MR PRATT: Do not focus on the barbed wire. Take a look at the infrastructure. People in detention centres are provided with safe and secure accommodation and a wide range of services, including health services, nutritionally and culturally appropriate meals, religious services, educational opportunities and recreational pursuits. That is what is provided to them and it cannot be refuted. The management and operation of detention centres is the subject of continuing scrutiny by HREOC, the Ombudsman, the Immigration Detention Advisory Group and the Australian parliament's Joint Standing Committee on Migration.

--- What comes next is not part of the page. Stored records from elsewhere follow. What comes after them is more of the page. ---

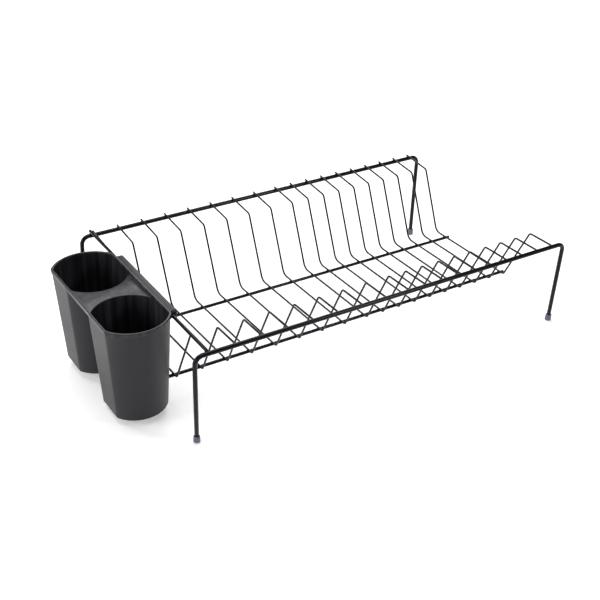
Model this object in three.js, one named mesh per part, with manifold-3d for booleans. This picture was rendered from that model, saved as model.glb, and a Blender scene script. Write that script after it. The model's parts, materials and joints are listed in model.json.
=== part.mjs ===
// Dish drying rack: a welded wire frame on two bent U rods, with a cutlery holder that hangs on a side rod.
// Millimetres, +Z up, +X along the rack from the cutlery end, +Y from the front bar to the back bar.
import * as THREE from "three";
import { mergeVertices } from "three/addons/utils/BufferGeometryUtils.js";
import Module from "manifold-3d";

// Overall sizes, to the outside of the rods.
const rackLength = 385;
const rackDepth = 230;
const frontHeight = 90;
const rearHeight = 93;

// Rod thicknesses.
const frameRod = 4;
const thinRod = 3;
const slatWire = 1.8;
const weldGap = 0.1; // left between welded rods, so that the solids only just miss each other

// The two U frames.
const cornerRadius = 7;
const frontLean = { x: 4, y: 9.5 }; // how far the feet stand from under the bar's ends
const rearLean = { x: -3.7, y: -2 };
const rearShift = 1.2; // of the back bar along the rack, past the front one

// Slat wires, along the rack.
const firstWireInset = 13.1; // first wire from the left legs
const widePitch = 24.2;
const wideGaps = 8;
const narrowGaps = 9; // they share what the wide ones leave
const lastWireInset = 11.4; // last wire from the right legs

// Slat wires, seen from the side.
const baseHeight = 30; // wire's centre above the floor
const nibLength = 2.2; // past the back bar's centre
const shelfLength = 32; // from the back bar to the upper bend
const shelfDrop = 3;
const backRun = 57.3; // from the back bar to where the slope would meet the base
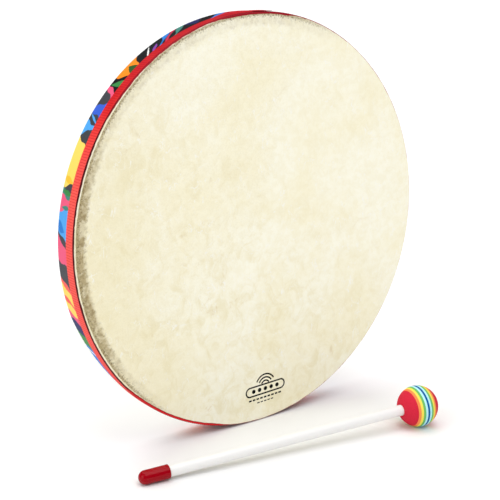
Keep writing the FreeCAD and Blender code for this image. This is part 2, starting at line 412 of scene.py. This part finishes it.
def film_edge(tree, where, colour):
    """A maroon line round the bend, wider at the top, and red outside it at the lower left. The
    maroon line is painted shade in the crease between the bend and the ribbon, darker at the
    left.
    """
    maroon, dark_maroon, red = (0.30, 0.003, 0.012), (0.07, 0.002, 0.005), (0.66, 0.012, 0.015)
    line_edge, red_edge = (177.0 * MM, 177.25 * MM), (177.6 * MM, 177.8 * MM)
    waviness, width_at_top, width_lower = 0.4 * MM, 1.1 * MM, 1.5 * MM
    radius, side = radius_and_side(tree, where)
    _, y, _ = coordinates(tree, where)
    _, _, upwards = coordinates(tree, side)
    left = towards(tree, side, LEFT)
    front = between(tree, y, -11.0 * MM, -11.5 * MM)
    wander = noise(tree, where, 9 * MM, 3, 0.6)
    wander = between(tree, wander, 0.2, 0.8, False, (-waviness, waviness))
    widened = between(tree, upwards, 0.972, 0.992, to=(0, width_at_top))
    lower = product(tree, between(tree, upwards, -0.6, -0.8), between(tree, left, 0.2, 0.4))
    widened = calculate(tree, "MULTIPLY_ADD", lower, width_lower, widened)
    reach = calculate(tree, "ADD", calculate(tree, "ADD", radius, wander), widened)

    # Painted shade: the maroon line stands for the shadowed crease by the ribbon.
    line = product(tree, between(tree, reach, *line_edge), front)
    painted_crease_shade = mixed(tree, between(tree, left, 0.6, 0.85), maroon, dark_maroon)
    colour = mixed(tree, line, colour, painted_crease_shade)
    outside = product(tree, between(tree, reach, *red_edge), front)
    outside = product(tree, outside, between(tree, lower, 0.1, 0.4))
    return mixed(tree, outside, colour, red)


def head_material():
    """A cloudy fibre film, with the shell's edge showing through, painted shade towards its left
    and a line of painted shade at its bend.
    """
    material, tree, shader = principled("cloudy_film", Roughness=0.55, Specular_IOR_Level=0.15)
    where = place(tree)
    mottle = noise(tree, where, 5 * MM, 5, 0.7, 0.3)
    colour = film_colour(tree, where, mottle)
    colour = film_band(tree, where, colour)
    colour = film_edge(tree, where, colour)
    tree.links.new(colour, shader.inputs["Base Color"])
    bumped(tree, shader, mottle, 0.04 * MM, 0.4)
    return material


def ribbon_material():
    """Red ribbed ribbon, with painted shade in the grooves between its ribs and on its front
    edge.

    Its red is painted deeper at the top, paler at the left and dark underneath, as in the
    photograph: painted light and shade.
    """
    # deep, shaded and pale are painted shade and light; the groove and edge colours are painted
    # shade.
    deep, shaded, pale = (0.43, 0.0, 0.008), (0.12, 0.002, 0.003), (0.90, 0.10, 0.08)
    patch, painted_groove_shade, edge = (0.86, 0.06, 0.045), (0.32, 0.001, 0.006), (0.10, 0.001, 0.004)
    material, tree, shader = principled("red_grosgrain", Roughness=0.6, Specular_IOR_Level=0.1)
    where = place(tree)
    _, side = radius_and_side(tree, where)
    _, along, _ = coordinates(tree, where)
    _, _, upwards = coordinates(tree, side)
    threads = noise(tree, where, 0.6 * MM, 3, 0.6)
    patches = noise(tree, where, 14 * MM, 3, 0.6)
    left = between(tree, towards(tree, side, LEFT), 0.72, 0.98)
    colour = mixed(tree, threads, (0.64, 0.010, 0.014), (0.80, 0.026, 0.022))
    # Painted light and shade: deeper red on top, dark underneath, paler where the left side is
    # lit.
    colour = mixed(tree, between(tree, upwards, 0.3, 0.95), colour, deep)
    colour = mixed(tree, between(tree, upwards, -0.78, -0.88), colour, shaded)
    colour = mixed(tree, left, colour, pale)
    colour = mixed(tree, between(tree, patches, 0.3, 0.7, to=(0, 0.15)), colour, patch)
    rib = add(tree, "Attribute", attribute_name="rib").outputs["Fac"]
    # Painted shade in the grooves between the ribs.
    colour = mixed(tree, between(tree, rib, 0.45, 0.0, to=(0, 0.45)), colour, painted_groove_shade)
    # Painted shade on the ribbon's front edge.
    front = between(tree, along, RIBBON_FRONT + 0.35 * MM, RIBBON_FRONT + 0.15 * MM)
    colour = mixed(tree, front, colour, edge)
    tree.links.new(colour, shader.inputs["Base Color"])
    bumped(tree, shader, threads, 0.05 * MM, 0.6)
    return material


def print_material():
    """The printed sheet's inks, from its colour attribute, with a faint grain."""
    worn = (0.8, 0.8, 0.77)
    material, tree, shader = principled("printed_sheet", Roughness=0.5, Specular_IOR_Level=0.15)
    ink = add(tree, "Attribute", attribute_name="ink").outputs["Color"]
    grain = noise(tree, place(tree), 2.2 * MM, 5, 0.7)
    colour = mixed(tree, between(tree, grain, 0.45, 0.85, to=(0.0, 0.02)), ink, worn)
    tree.links.new(colour, shader.inputs["Base Color"])
    bumped(tree, shader, grain, 0.02 * MM, 0.3)
    return material


def shell_material():
    """Pressed wood fibre, in thin rolled layers that show on the back rim."""
    dark, middle, light = linear(92, 62, 38), linear(138, 100, 64), linear(178, 140, 98)
    blotch, joint = linear(112, 78, 48), linear(72, 46, 28)
    layer_pitch = 1.15 * MM
    material, tree, shader = principled("wood_fibre", Roughness=0.78)
    where = place(tree)
    radius, _ = radius_and_side(tree, where)
    wander = noise(tree, where, 18 * MM, 3, 0.6)
    layers = calculate(tree, "MULTIPLY_ADD", radius, 1 / layer_pitch, wander)
    layers = between(tree, calculate(tree, "PINGPONG", layers, 0.5), 0.0, 0.28)
    fibres = noise(tree, stretched(tree, where, (1.0, 3.2, 1.0)), 3.2 * MM, 7, 0.72, 0.6)
    blotches = noise(tree, where, 22 * MM, 5, 0.6, 0.5)
    colour = ramp(tree, fibres, [(0.28, dark), (0.5, middle), (0.72, light)])
    colour = mixed(tree, between(tree, blotches, 0.35, 0.7, to=(0, 0.4)), colour, blotch)
    colour = mixed(tree, between(tree, layers, 1.0, 0.0, to=(0, 0.45)), colour, joint)
    tree.links.new(colour, shader.inputs["Base Color"])
    bumped(tree, shader, fibres, 0.12 * MM, 0.7)
    return material


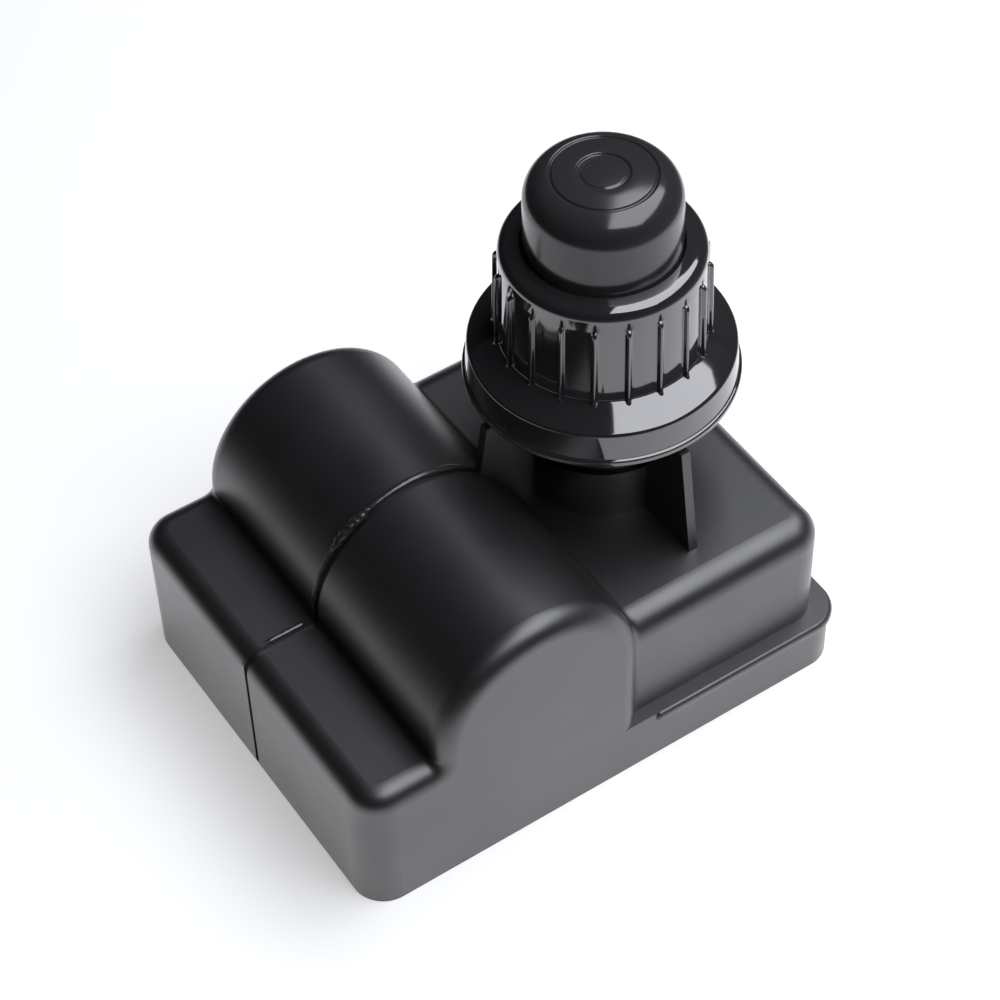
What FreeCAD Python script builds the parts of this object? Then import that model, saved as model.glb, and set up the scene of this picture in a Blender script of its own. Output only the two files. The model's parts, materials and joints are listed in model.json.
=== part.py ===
import FreeCAD, Part
import math
import os

V = FreeCAD.Vector

# Pushbutton spark igniter for a gas grill: a two-shell moulded housing, an AA cell standing in a
# threaded neck, a flanged ring nut with grip ribs, and a domed push button.
# Millimetres. X runs along the housing, the front faces -Y, the neck points up +Z, and the
# origin is the middle of the footprint on the surface that the housing stands on.

# Housing
body_length = 74.8        # left face to right base wall
body_depth = 57.4         # front face to rear face
left_top = 21.7           # height of the low step on the left
right_top = 26.2          # height of the box that carries the neck
wall = 1.8                # moulded wall thickness
corner_r = 4.5            # upright corners of the footprint
left_edge_r = 2.8         # round along the low step's top and the hump's two ends
right_edge_r = 3.6        # round along the top of the box
box_step = 1.9            # how far the box stands back from the base
ledge_top = 8.6           # top of the ledge round the box
bead_height = 1.8         # rounded rim along the ledge
bead_proud = 0.5          # how far the rim stands out of the base wall
bead_gap = 2.4            # from the hump's side to the end of the rim
hump_place = 0.35227      # axis of the half-round hump, as a share of the body's length from its left face
hump_share = 0.20588      # the hump's radius, as a share of the body's length
hump_z = 22.8
left_crease_r = 0.9       # inner rounds where the hump meets the two tops
right_crease_r = 1.6
split_y = 0.4             # joint plane between the two shells
seam_width = 0.7          # open groove in the front shell along the joint
seam_depth = 0.45
ridge_width = 0.6         # raised edge of the rear shell along the joint
ridge_height = 0.25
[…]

Let me address paragraph 1 (d) of Ms Tucker's motion. Primary processing of any asylum claims of persons in detention occurs relatively quickly in the main. Approximately 80 per cent of asylum seekers receive a primary decision within 18 weeks. The average time it takes the Refugee Review Tribunal to finalise a case is 66 days. Some applicants with strong claims and identity documents are released in less than a month. The reason people are in detention for any length of time is that they choose to appeal and further appeal negative decisions within our legal system and the processing of those appeals is politically impeded.

Australia's system of detention is not an international embarrassment; far from it. It is evident that a number of other countries are now moving towards more extensive detention arrangements similar to those Australia has in place to deal with unauthorised arrivals. For example, Britain, Canada, Sweden and the United States have all recently introduced or expanded detention programs for unlawful arrivals. The 2002 United States budget, for example, provided $89 million to support an additional 1,607 average daily detention bed spaces for a total level of more than 21,000 bed spaces.

Australia is not alone in its concern that many people misuse refugee processes either to gain access to a desirable destination country where they can just disappear or to try to choose a preferred migration outcome using refugee claims. Australia is not on its own in dealing with those issues. Almost all other countries use some form of detention of unauthorised arrivals to minimise the potential for people to abscond into the community. As a sovereign state, we have the right to put in place those systems. We have an obligation to our community to ensure that those systems are in place. We are not simply just addressing how well and humanely we treat the people who arrive illegally, and we do that. This country and its agencies bend over backwards to do the best that they can. We also have an obligation to meet the needs of the Australian community.